The theoretical approaches that I bring to this view of learning are largely inspired by constructivism and sociocultural theory, as well as the networked processes at the heart of connectivism. Defined in this week’s EDCI 335 reading, constructivists:

suggest that people create (rather than absorb) knowledge from observations and experiences.

More and more I have come to see both the ‘hidden curriculum‘ and the provincially required curriculum as bound to Foucault’s vision of Enlightenment, which should not be considered:

a theory, a doctrine, nor even as a permanent body of knowledge that is accumulating; it has to be conceived as an attitude, an ethos, a philosophical life in which the critique of what we are is at one and the same time the historical analysis of the limits that are imposed on us and an experiment with the possibility of going beyond them.”

I’ve come to think that memorable learning resides in such “experiments with the possibility” of going beyond our limits, when we are able to experience transgression of our boundaries and the potential and peril that such risk-taking involves.

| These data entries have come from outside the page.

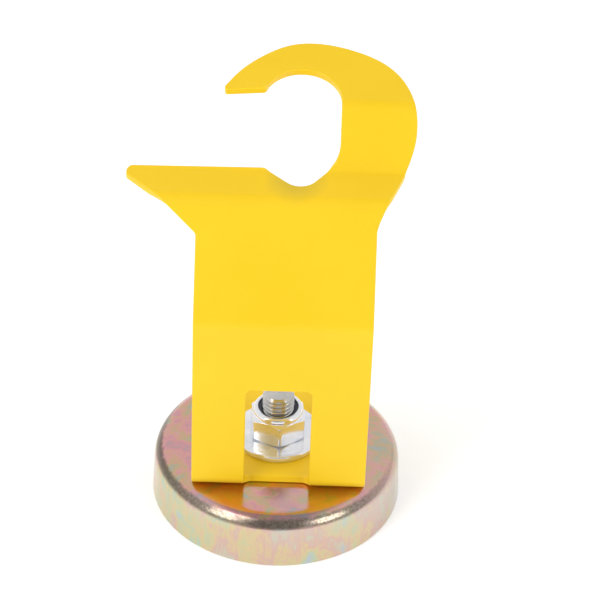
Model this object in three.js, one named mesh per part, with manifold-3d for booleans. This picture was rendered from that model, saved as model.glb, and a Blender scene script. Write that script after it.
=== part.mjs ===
// Magnetic torch rest: a bent sheet-steel hook bracket clamped on a pot magnet.
// Millimetres, +Z up. Origin: centre of the magnet's holding face (Z = 0).
// The bracket's upright faces -Y, the hook opens towards -X.
import * as THREE from 'three';
import { mergeVertices } from 'three/addons/utils/BufferGeometryUtils.js';
import Module from 'manifold-3d';

// ---------------------------------------------------------------- dimensions
const CUP = { rimR: 31.5, topR: 31.05, height: 14.0, fillet: 4.6, wall: 2.5, roof: 3.0, hole: 4.06 };
const MAGNET = { outerR: 27.9, innerR: 12.0, height: 10.9 };
const STUD = { r: 4.0, top: 30.0, chamfer: 0.8, headR: 8.0, headH: 3.3 };
const SHEET = 2.0;                         // bracket sheet with its coating
const FOOT = { back: 19.1, front: -19.1, cornerR: 3.0, holeR: 4.3 };
const PLATE = { left: -21.0, right: 22.05 };
const BASE_GAP = 0.02;                     // working clearance between stacked faces
const FOOT_Z = CUP.height + BASE_GAP;      // underside of the foot
const BEND_R = { foot: 3.65, lean: 5.0, shelf: 5.5, rise: 2.2, hood: 5.5 };   // radius on the front surface
const UPRIGHT_TOP = 65.0;                  // height of the first bend above the holding face
const TILT = { lean: 32.0, shelf: 76.0, rise: 32.0, hood: 74.5 };             // from vertical, leaning back
const PANEL = { lean: 30.15, shelf: 9.94, rise: 15.90, hood: 30.0 };          // between bend lines
const WINDOW = { left: -8.0, right: 8.1, bottom: -1.3, top: 31.4, rTop: 1.6, rBottom: 2.0 };
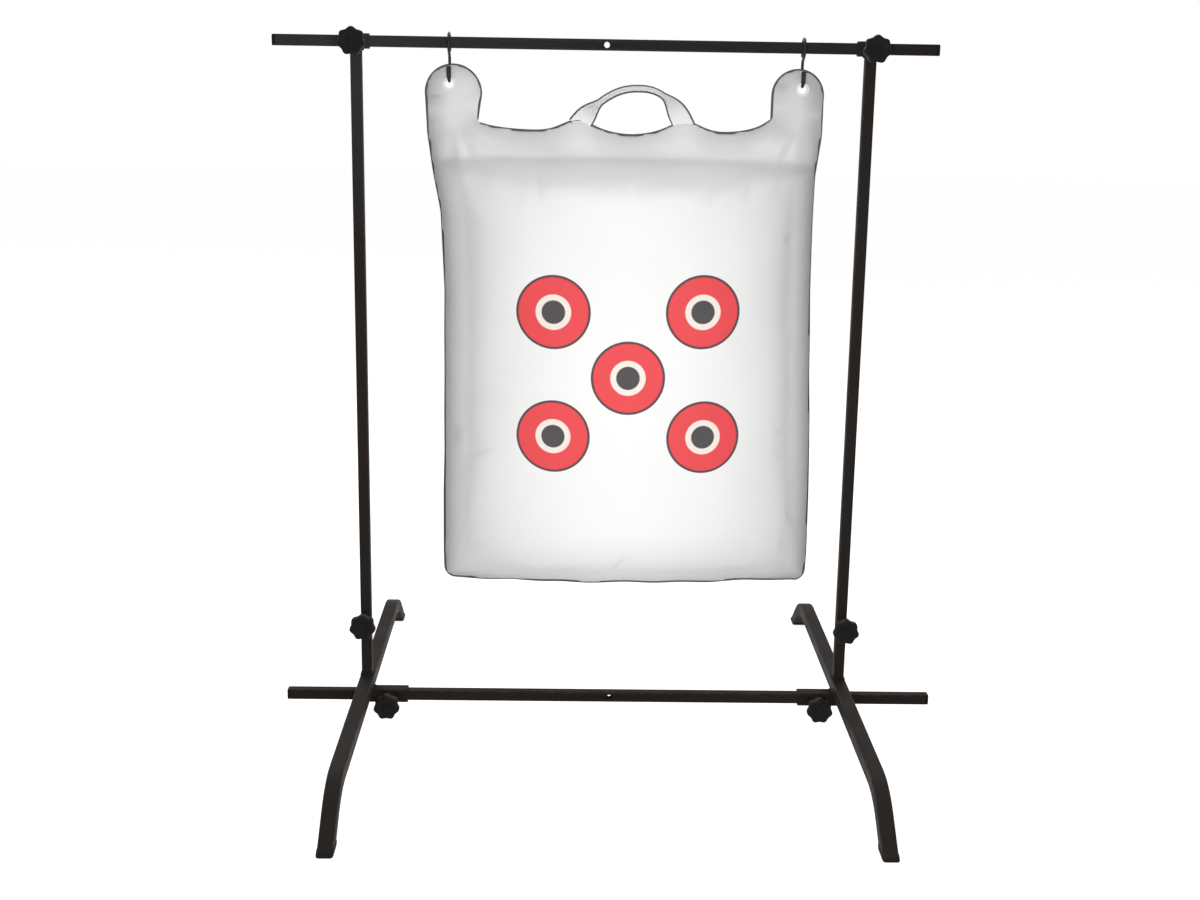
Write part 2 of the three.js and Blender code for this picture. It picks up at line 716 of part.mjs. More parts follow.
function handleSolid() {
  const rings = [];
  for (let step = 0; step <= handleSteps; step += 1) {
    const share = 2 * step / handleSteps - 1;
    const reach = 1 / handleSteps;
    const along = handlePlace(share + reach).sub(handlePlace(share - reach)).normalize();
    const upward = new THREE.Vector3(-along.y, 0, along.x);
    const across = new THREE.Vector3(0, 1, 0);
    const twist = clampShare((1 - Math.abs(share)) / handleTwistShare);
    const turn = Math.PI / 2 * twist ** 2 * (3 - 2 * twist);
    const wide = upward.clone().multiplyScalar(Math.cos(turn)).addScaledVector(across, Math.sin(turn));
    const thick = across.clone().multiplyScalar(Math.cos(turn)).addScaledVector(upward, -Math.sin(turn));
    const thickness = handleThickness + (handleGripThickness - handleThickness) * twist;
    const middle = handlePlace(share);
    rings.push([[-1, -1], [1, -1], [1, 1], [-1, 1]].map(([a, b]) => new THREE.Vector3(middle.x, 0, middle.y)
      .addScaledVector(wide, a * handleWidth / 2)
      .addScaledVector(thick, b * thickness / 2)));
  }
  return toSolid(loft(rings));
}

const handle = handleSolid().subtract(bag.translate(0, 0, seatGap));
addPiece('bag_handle', toGeometry(handle), bagWebbing, 0, 0, 0);

export default stand;
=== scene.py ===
"""Archery target stand: a frame of black square tube with a white stuffed bag hung on two S-hooks."""

import bpy
import numpy as np
from mathutils import Matrix, Vector


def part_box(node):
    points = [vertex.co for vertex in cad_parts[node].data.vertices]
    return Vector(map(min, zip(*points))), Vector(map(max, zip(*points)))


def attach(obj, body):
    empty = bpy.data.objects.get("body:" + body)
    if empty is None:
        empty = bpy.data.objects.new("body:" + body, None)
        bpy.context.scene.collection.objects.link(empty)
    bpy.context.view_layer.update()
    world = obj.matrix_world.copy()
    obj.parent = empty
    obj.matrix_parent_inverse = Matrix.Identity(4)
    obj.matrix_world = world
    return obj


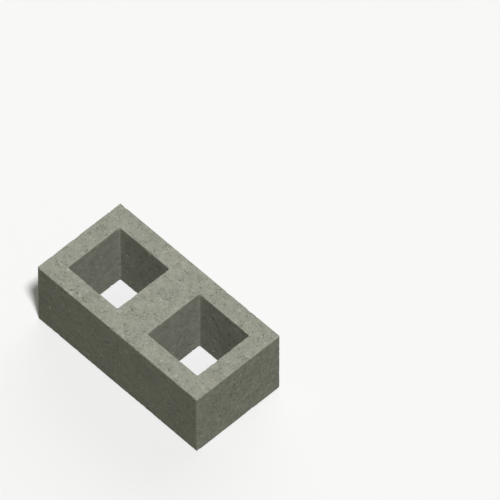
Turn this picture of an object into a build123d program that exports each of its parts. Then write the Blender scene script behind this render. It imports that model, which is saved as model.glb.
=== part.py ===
"""Two-core hollow concrete block, pressed in one piece.

Frame: +X runs along the block's length, +Y across its width and +Z up through the cores.
The origin is the middle of the lower bed face. All sizes are in millimetres.
"""

import math
import os

from build123d import *

# Overall size
block_length = 400.0
block_width = 200.0
block_height = 150.0

# Wall thicknesses at the upper bed face, where the cores are widest
face_shell = 38.0  # the two long walls
end_web = 38.0  # the two short walls
centre_web = 76.0  # the cross wall, thick enough to be sawn into two end webs

# What the mould leaves on the block
core_draft_angle = 0.4  # degrees that each core wall leans in towards the lower bed face
core_corner_radius = 3.0  # upright corners inside the cores
corner_radius = 2.0  # upright corners outside
bed_arris_radius = 1.2  # rim of both bed faces
core_mouth_chamfer = 1.0  # rim of each core at both bed faces

# What is left for the two cores
core_length = (block_length - 2 * end_web - centre_web) / 2
core_width = block_width - 2 * face_shell
core_pitch = core_length + centre_web


def bed_faces(block):
    """The lower and the upper bed face."""
    level_faces = block.faces().filter_by(Axis.Z).sort_by(Axis.Z)
    return level_faces.first, level_faces.last


with BuildPart() as concrete_block:
    # The solid body and its upright corners
    with BuildSketch(Plane.XY):
        RectangleRounded(block_length, block_width, corner_radius)
    extrude(amount=block_height)

    # Both cores, cut right through
    with BuildSketch(Plane.XY):
        with GridLocations(core_pitch, 0, 2, 1):
            Rectangle(core_length, core_width)
    extrude(amount=block_height, mode=Mode.SUBTRACT)

    # The core walls lean in below the upper bed face, so that the mould's cores pull out
    core_walls = concrete_block.faces(Select.LAST).filter_by(Axis.Z, reverse=True)
    draft(core_walls, Plane.XY.offset(block_height), core_draft_angle)

    # Rounded upright corners inside the cores
    upright_edges = concrete_block.edges().group_by(Axis.Z)[1]
    core_corners = upright_edges.filter_by_position(Axis.Y, -core_width / 2, core_width / 2)
    fillet(core_corners, radius=core_corner_radius)

    # Rounded outer rim of each bed face
    for bed in bed_faces(concrete_block):
        fillet(bed.outer_wire().edges(), radius=bed_arris_radius)

    # Bevelled mouths of the cores in each bed face
    for bed in bed_faces(concrete_block):
        for core_rim in bed.inner_wires():
            chamfer(core_rim.edges(), length=core_mouth_chamfer)

concrete_block.part.label = "concrete_block"

narrowing = 2 * block_height * math.tan(math.radians(core_draft_angle))
print(f"core at the upper bed face {core_length:.1f} x {core_width:.1f} mm")
print(f"core at the lower bed face {core_length - narrowing:.1f} x {core_width - narrowing:.1f} mm")
print(f"volume {concrete_block.part.volume / 1e6:.3f} litres")

os.makedirs("parts", exist_ok=True)
export_step(concrete_block.part, "parts/concrete_block.step")
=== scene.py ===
# %% [markdown]
# # A dry-pressed concrete block
#
# A hollow wall block is made in one press stroke. Damp, stiff concrete is shaken into a steel mould round
# two steel cores, a stamp levels the top, and the block is pushed out at once. The fresh block has to stand
# by itself, so the mix holds very little water, and that gives the block its look: flat faces, crisp
# arrises, and a skin of packed sand with small open pores instead of a smooth film of cement.
#
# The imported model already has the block's true shape and size. This script dresses it. It sinks pits,
# packed grains and crumbled arrises into a fine skin over that shape, and mixes one concrete finish.

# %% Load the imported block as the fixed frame
import math

import bpy
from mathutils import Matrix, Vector


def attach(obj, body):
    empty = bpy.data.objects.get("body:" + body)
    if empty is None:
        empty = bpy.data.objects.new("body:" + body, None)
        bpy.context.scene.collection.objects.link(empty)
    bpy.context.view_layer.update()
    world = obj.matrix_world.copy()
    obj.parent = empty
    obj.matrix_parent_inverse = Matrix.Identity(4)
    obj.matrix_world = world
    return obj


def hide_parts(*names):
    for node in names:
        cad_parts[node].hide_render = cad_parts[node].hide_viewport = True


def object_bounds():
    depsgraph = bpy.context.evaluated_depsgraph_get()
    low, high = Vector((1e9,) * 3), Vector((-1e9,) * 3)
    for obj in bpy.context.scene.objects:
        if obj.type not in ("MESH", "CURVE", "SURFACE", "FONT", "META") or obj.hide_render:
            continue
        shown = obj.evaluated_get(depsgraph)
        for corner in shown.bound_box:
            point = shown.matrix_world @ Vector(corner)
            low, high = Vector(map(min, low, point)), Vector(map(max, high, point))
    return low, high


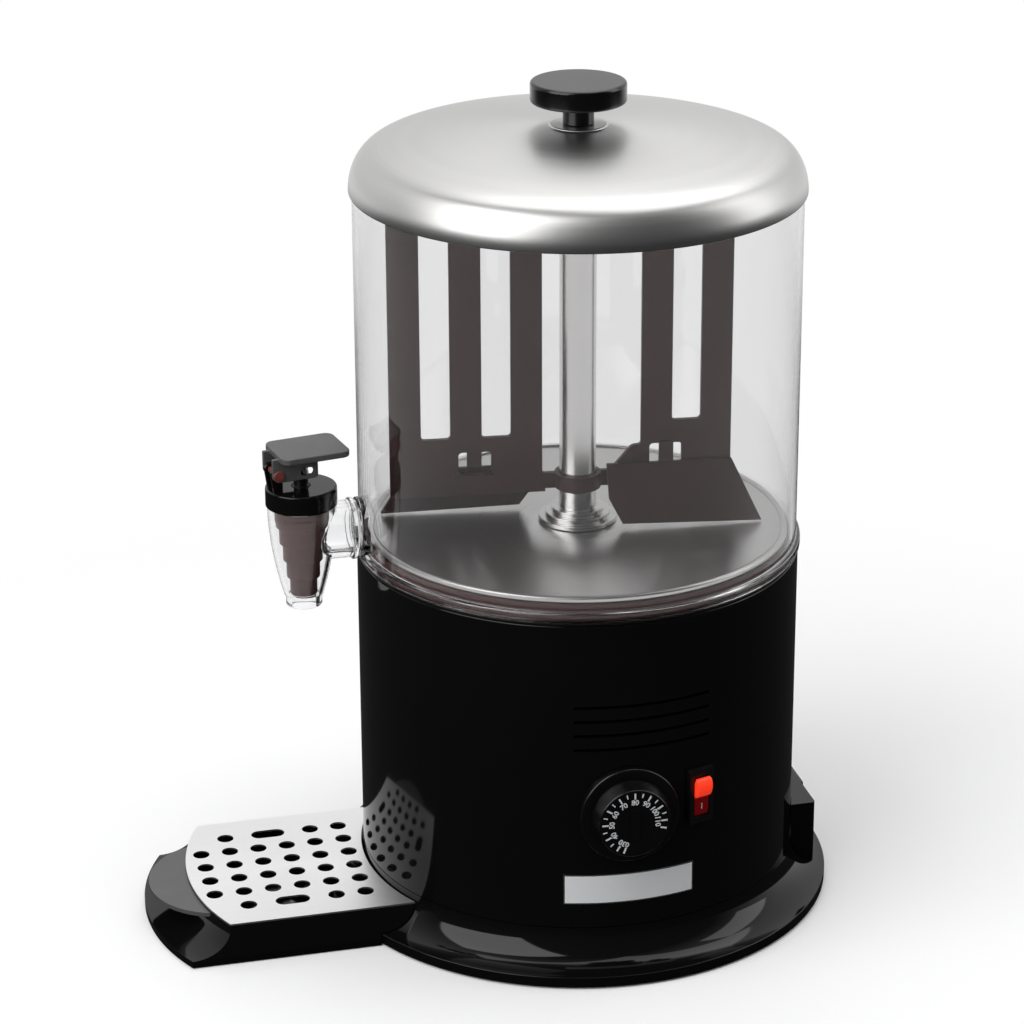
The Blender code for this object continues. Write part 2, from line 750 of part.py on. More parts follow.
def build_housing(machine, dial_axis, switch_axis):
    bottom = SKIRT_TOP + GAP
    profile = [(HOUSING_RADIUS, bottom), (HOUSING_RADIUS, HOUSING_TOP)]
    profile += [(HOUSING_BORE, HOUSING_TOP), (HOUSING_BORE, bottom)]
    shell = turned("housing_shell", profile, black_gloss(), machine, LARGE_SEGMENTS)
    vents = bmesh.new()
    inner = HOUSING_BORE - OVERRUN
    outer = HOUSING_RADIUS + OVERRUN
    for i in range(VENT_COUNT):
        middle = VENT_LOW_HEIGHT + i * VENT_PITCH
        outline = sector(inner, outer, VENT_START, VENT_END, LABEL_POINTS)
        extrude_outline(vents, outline, middle - VENT_SLOT / 2, middle + VENT_SLOT / 2)
    cut(shell, add_piece("vent_slots", vents, None, machine))
    dial_hole = cylinder("dial_hole", NECK_RADIUS + GAP, inner, outer, None, dial_axis)
    cut(shell, dial_hole)
    opening = rounded_rectangle(
        SWITCH_BODY_HEIGHT + 2 * GAP, SWITCH_BODY_WIDTH + 2 * GAP, SWITCH_BEVEL
    )
    cut(shell, prism("switch_hole", opening, inner, outer, None, switch_axis))
    cut(shell, inlet_opening("housing_inlet_opening", machine))
    return shell


def inlet_opening(name, machine):
    """The way through the wall for the back of the power inlet and its leads."""
    half_width = INLET_WIDTH / 2 + INLET_OPENING_PLAY
    half_height = INLET_HEIGHT / 2 + INLET_OPENING_PLAY
    low = (-half_width, HOUSING_BORE - OVERRUN, INLET_CENTRE - half_height)
    high = (half_width, HOUSING_RADIUS + OVERRUN, INLET_CENTRE + half_height)
    return block(name, low, high, None, machine)


def build_deck(machine):
    spigot = HOUSING_BORE - GAP
    spigot_bore = spigot - DECK_SPIGOT_WALL
    spigot_bottom = DECK_BOTTOM - DECK_SPIGOT_DEPTH
    profile = [(DECK_BORE_RADIUS, DECK_BOTTOM), (DECK_BORE_RADIUS, DECK_TOP)]
    profile += [(HOUSING_RADIUS, DECK_TOP), (HOUSING_RADIUS, DECK_BOTTOM)]
    profile += [(spigot, DECK_BOTTOM), (spigot, spigot_bottom)]
    profile += [(spigot_bore, spigot_bottom), (spigot_bore, DECK_BOTTOM)]
    return turned("deck_ring", profile, black_satin(), machine, LARGE_SEGMENTS)


# Water bath


def element_legs():
    """The two azimuths at which the heating element's legs go down."""
    return (math.pi + ELEMENT_OPENING / 2, math.pi - ELEMENT_OPENING / 2)


def build_bath(machine):
    bore = COLUMN_STUB_RADIUS + GAP
    outer_bottom = BATH_FLOOR_HEIGHT
    inner_bottom = outer_bottom + BATH_WALL
    flange_bottom = BATH_FLANGE_TOP - BATH_WALL
    profile = [(bore, outer_bottom), (BATH_RADIUS, outer_bottom), (BATH_RADIUS, flange_bottom)]
    profile += [(BATH_FLANGE_RADIUS, flange_bottom), (BATH_FLANGE_RADIUS, BATH_FLANGE_TOP)]
    profile += [(BATH_RADIUS - BATH_WALL, BATH_FLANGE_TOP), (BATH_RADIUS - BATH_WALL, inner_bottom)]
    profile += [(bore, inner_bottom)]
    vessel = turned("bath_vessel", profile, plain_steel(), machine, LARGE_SEGMENTS)
    for number, turn in enumerate(element_legs()):
        x = ELEMENT_RADIUS * math.cos(turn)
        y = ELEMENT_RADIUS * math.sin(turn)
        bottom = outer_bottom - OVERRUN
        top = inner_bottom + OVERRUN
        hole = cylinder(f"element_hole_{number}", ELEMENT_TUBE_RADIUS + GAP, bottom, top, None, machine)
        cut(vessel, place(hole, (x, y, 0)))
    return vessel


def element_route():
    """Up one leg, round the ring and down the other leg, with rounded bends."""
    start, end = element_legs()
    ring_height = BATH_FLOOR_HEIGHT + BATH_WALL + ELEMENT_LIFT
    leg_bottom = BATH_FLOOR_HEIGHT - ELEMENT_LEG_DROP
    bend_turn = ELEMENT_BEND / ELEMENT_RADIUS
    route = []
    for turn, side in ((start, 1), (end, -1)):
        stretch = [(turn, leg_bottom), (turn, ring_height - ELEMENT_BEND)]
        for share in (0.25, 0.5, 0.75):
            swept = share * QUARTER_TURN
            ahead = turn + side * bend_turn * (1 - math.cos(swept))
            stretch.append((ahead, ring_height - ELEMENT_BEND * (1 - math.sin(swept))))
        stretch.append((turn + side * bend_turn, ring_height))
        route.append(stretch)
    first = route[0][-1][0]
    last = route[1][-1][0] + FULL_TURN
    ring = []
    for i in range(1, ELEMENT_POINTS):
        ring.append((first + (last - first) * i / ELEMENT_POINTS, ring_height))
    whole = route[0] + ring + route[1][::-1]
    return [
        (ELEMENT_RADIUS * math.cos(turn), ELEMENT_RADIUS * math.sin(turn), height)
        for turn, height in whole
    ]


def build_element(machine):
    curve = bpy.data.curves.new("heating_element", "CURVE")
    curve.dimensions = "3D"
    curve.bevel_depth = ELEMENT_TUBE_RADIUS
    curve.bevel_resolution = 1
    curve.use_fill_caps = True
    route = element_route()
    spline = curve.splines.new("POLY")
    spline.points.add(len(route) - 1)
    for point, place_of_it in zip(spline.points, route):
        point.co = (*place_of_it, 1)
    curve.materials.append(plain_steel())
    element = bpy.data.objects.new("heating_element", curve)
    bpy.context.scene.collection.objects.link(element)
    element.parent = machine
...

Last spring I reflected on the work of:

Gregory Bateson, [who] describes these learning opportunities as “breaches in the contextual structure,” whereby individuals gain an understanding of the process involved in implementing “corrective change in the system of sets of alternatives from which choice is made.”

This sort of “third order” thinking is driven by a confrontation with “systemic contradictions in experience” (this is taken from University of Virginia prof Eric Bredo); to the outdoor educator, this double bind is represented by the necessity of learning to provide both the freedom to explore, as well as the structure and guidance that creates safe opportunities for growth.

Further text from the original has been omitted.